Interestingly, following Rice’s message to India and Pakistan, there seems to be a shift in the assignment of responsibility for the Mumbai attack. It is now being conjectured that Al-Qaida was involved. In the latter’s calculation, the attack on Mumbai would inevitably rekindle and heighten animosity between India and Pakistan, leading to the latter being forced to divert a large part of its military might to the border with India, which would in turn give Al-Qaida and the “extremist” Taliban some respite, and an opportunity to regroup, in the “war on terror” presently underway in and around the FATA of Pakistan.
Understandably, there is a deep sense of public anger and revulsion across all communities over the terrorist attack in Mumbai. But why was this same sense of rage and disgust not as widespread when the Babri masjid was demolished even as the security forces, under official instruction, remained mere bystanders when the process was on? Or, when it was clear that gangs of Hindutva marauders had swiftly gone about executing a pogrom against Muslims in Mumbai in January 1993 or in Gujarat in 2002 (in the latter, the Hindutva mobs had the blessings of those in power in the state)? Why has there been no public outrage in the rest of India at the tens of thousands of deaths of Kashmiris following the post-1988 armed resistance to the military occupation of the Indian-controlled part of Kashmir?

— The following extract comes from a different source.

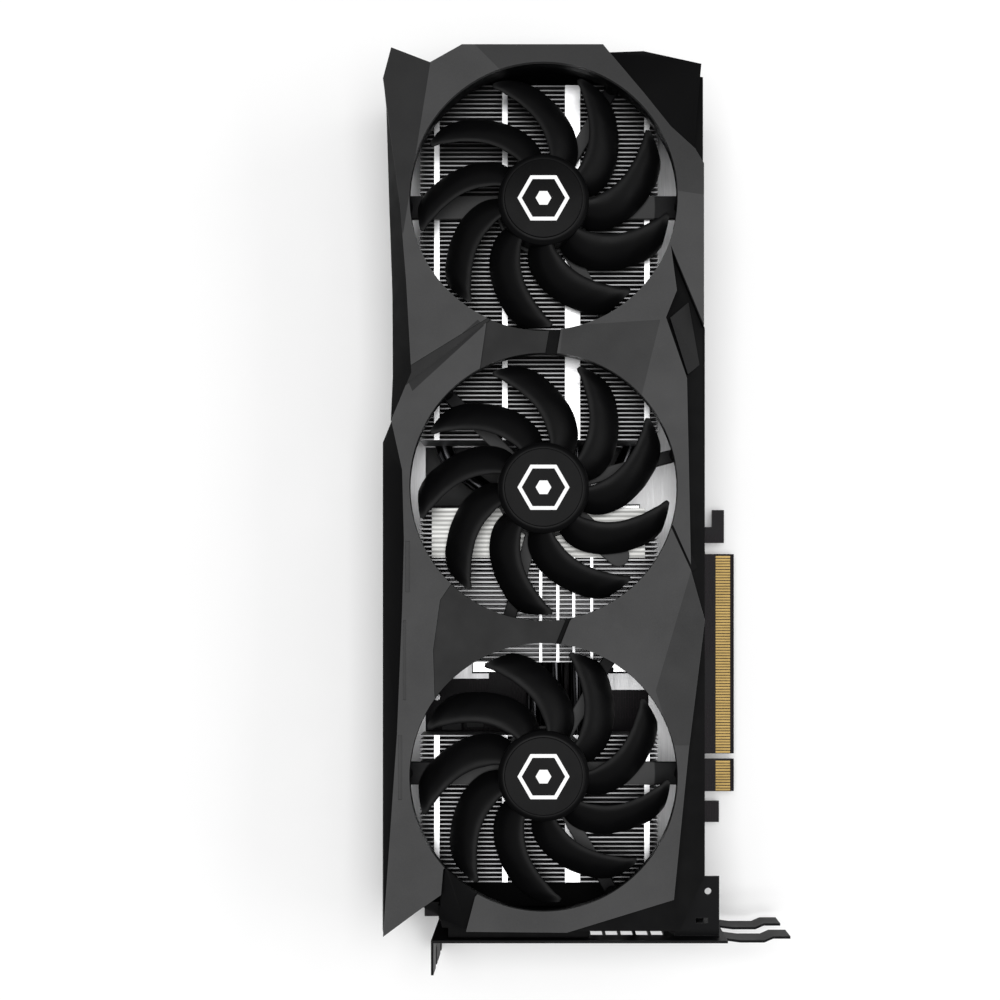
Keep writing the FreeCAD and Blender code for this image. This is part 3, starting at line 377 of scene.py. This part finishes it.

Of course, the demolition of the Babri masjid, the pogroms against Muslims, the deaths of tens of thousands of Kashmiris at the hands of the Indian security forces, or indeed, India, under Hindutvadi influence, joining what Al-Quaida dubs the “Crusader-Zionist alliance”, in no way justifies what the terrorists have done in Mumbai. Nevertheless, it is time to pose the question as to why young men in the prime of their lives choose to carry out brutal acts of vengeance, organised but senseless acts of violence, which they perceive as the only possible means of redressing deeply felt injustice, knowing full well that, as a consequence, a macabre death awaits them. Upon an honest answer to this question by the ruling groups rests the prospect of beginning the process of banishing such terror from the face of the earth. Tragically, given the present structure of class power at the national and international levels, even a beginning will, in all probability, not be made. Meanwhile, the cost to humanity — and especially in the most wretched and deeply exploited regions of the world — will continue to escalate.
1 In the interest of brevity we have simplified the picture. But we need to add the following: The general public mood in the aftermath of the attack is one of shock and horror. There is also a stark realization of a distinct class bias in the treatment accorded to the victims of the attack (and their near-and-dear ones who came to claim the dead bodies or to care for the injured), depending on whether they were the wealthy at the luxury hotels or the “propertyless” at the Chhattrapati Shivaji Terminus railway station.
2 A number of Indian provinces (states) already have in place laws that are a frontal attack on “the rule of law” in this country. For example, in Maharashtra, there is the Maharashtra Control of Organised Crime Act, 1999 (MCOCA), and in Chhattisgarh, the Chhattisgarh Special Public Security Act, 2005.
Bernard D’Mello is deputy editor, Economic & Political Weekly, Mumbai.